The final problem is that the scheme relies on a general subsidy to all students. This is a luxury taxpayers can no longer afford. In most areas of government activity there is pressure to target help more precisely on those in genuine need. The funding of higher education already involves significant subsidies to the middle classes. What this scheme does is to offer them the opportunity to transfer their existing borrowings at market interest rates to a borrowing scheme supported by the general taxpayer. This is surely a retrograde step.

Everyone is conscious of the need to be careful about borrowing to fund expenditure. The universities have devised a crafty way of avoiding that advice in a manner that does not penalise them. It involves somebody else borrowing to meet their current expenditure. The way the borrowing is arranged carries a nasty sting in the tail.
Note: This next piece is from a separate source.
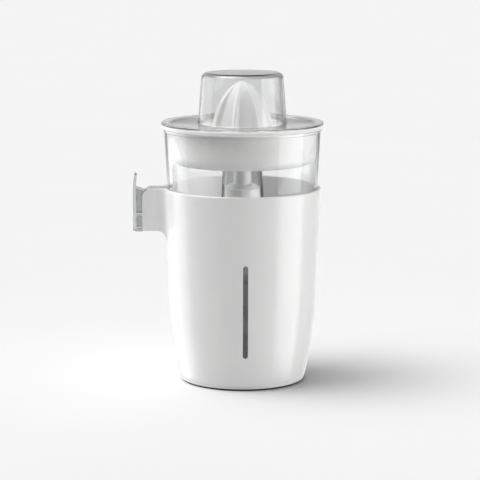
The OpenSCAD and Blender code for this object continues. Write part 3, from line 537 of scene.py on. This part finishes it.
def loft(name, outlines):
    """Solid through outlines of one length, each a list of (x, y, z)."""
    bm = bmesh.new()
    rings = [[bm.verts.new(p) for p in outline] for outline in outlines]
    bm.faces.new(rings[0])
    bm.faces.new(list(reversed(rings[-1])))
    for a, b in zip(rings, rings[1:]):
        for k in range(len(a)):
            j = (k + 1) % len(a)
            bm.faces.new((a[k], b[k], b[j], a[j]))
    return make_object(name, bm)


def cradle():
    """The two cheeks that hold the jug's handle."""
    block_low = CHEEK_LOW - UNDER_FILLET
    levels = heights(block_low, HOUSING_TOP, 12)
    block = loft("cradle", [[(x, y, z) for x, y in cradle_outline(z)] for z in levels])
    wall_x = -body_r(CHEEK_LOW)
    under = arc((wall_x - UNDER_FILLET, block_low), UNDER_FILLET, 90, 0, 20)
    corner = arc((-CHEEK_REACH + CHEEK_CORNER, HOUSING_TOP - CHEEK_CORNER), CHEEK_CORNER, 180, 90, 24)
    side = [(-CHEEK_REACH, CHEEK_LOW)] + under + [(-CHEEK_ROOT, block_low), (-CHEEK_ROOT, HOUSING_TOP)]
    side += list(reversed(corner))
    combine(block, prism("elevation", side, -RIM_R, RIM_R, frontal), "INTERSECT")
    levels = heights(PAST, HOUSING_TOP + PAST, 60)
    plug = [(0, 0)] + [(body_r(z, WALL * 0.6), z) for z in levels] + [(0, HOUSING_TOP + PAST)]
    return combine(block, lathe("plug", plug), "DIFFERENCE")


def slot_outline():
    """Front view of the level window's slot."""
    r = SLOT_W / 2
    return arc((0, SLOT_HIGH - r), r, 0, 180, 20) + arc((0, SLOT_LOW + r), r, 180, 360, 20)


def build_housing():
    shell = lathe("housing_shell", housing_section())
    combine(shell, cradle(), "UNION")
    channel = CHEEK_HALF - CHEEK_T
    cut = [(-CHEEK_REACH - PAST, CHEEK_LOW), (-CHEEK_ROOT, CHEEK_LOW), (-CHEEK_ROOT, HOUSING_TOP + PAST),
           (-CHEEK_REACH - PAST, HOUSING_TOP + PAST)]
    combine(shell, prism("channel", cut, -channel, channel, frontal), "DIFFERENCE")
    inwards = 25 * MM  # through the wall, and short of the well
    combine(shell, prism("slot", slot_outline(), -RIM_R - PAST, -RIM_R + inwards, frontal), "DIFFERENCE")
    clean(shell)
    soften(shell, 0.5 * MM)
    smooth(shell)
    return piece(shell, "outer_housing", "base", "white_gloss")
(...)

The person to be stung will be the taxpayer, in this case some time in the future.

If this scheme is not viable, how can universities resolve their financial problems? The only way forward is the honest one. If they are short of money, and the taxpayer will not pay more, students or their families must. But it is wrong to hide this unpalatable truth in a burdensome loan scheme. Those who can afford to pay fees will have to become used to doing so; help should be reserved for those who cannot.

The writer is executive pro-vice-chancellor of the University of Buckingham.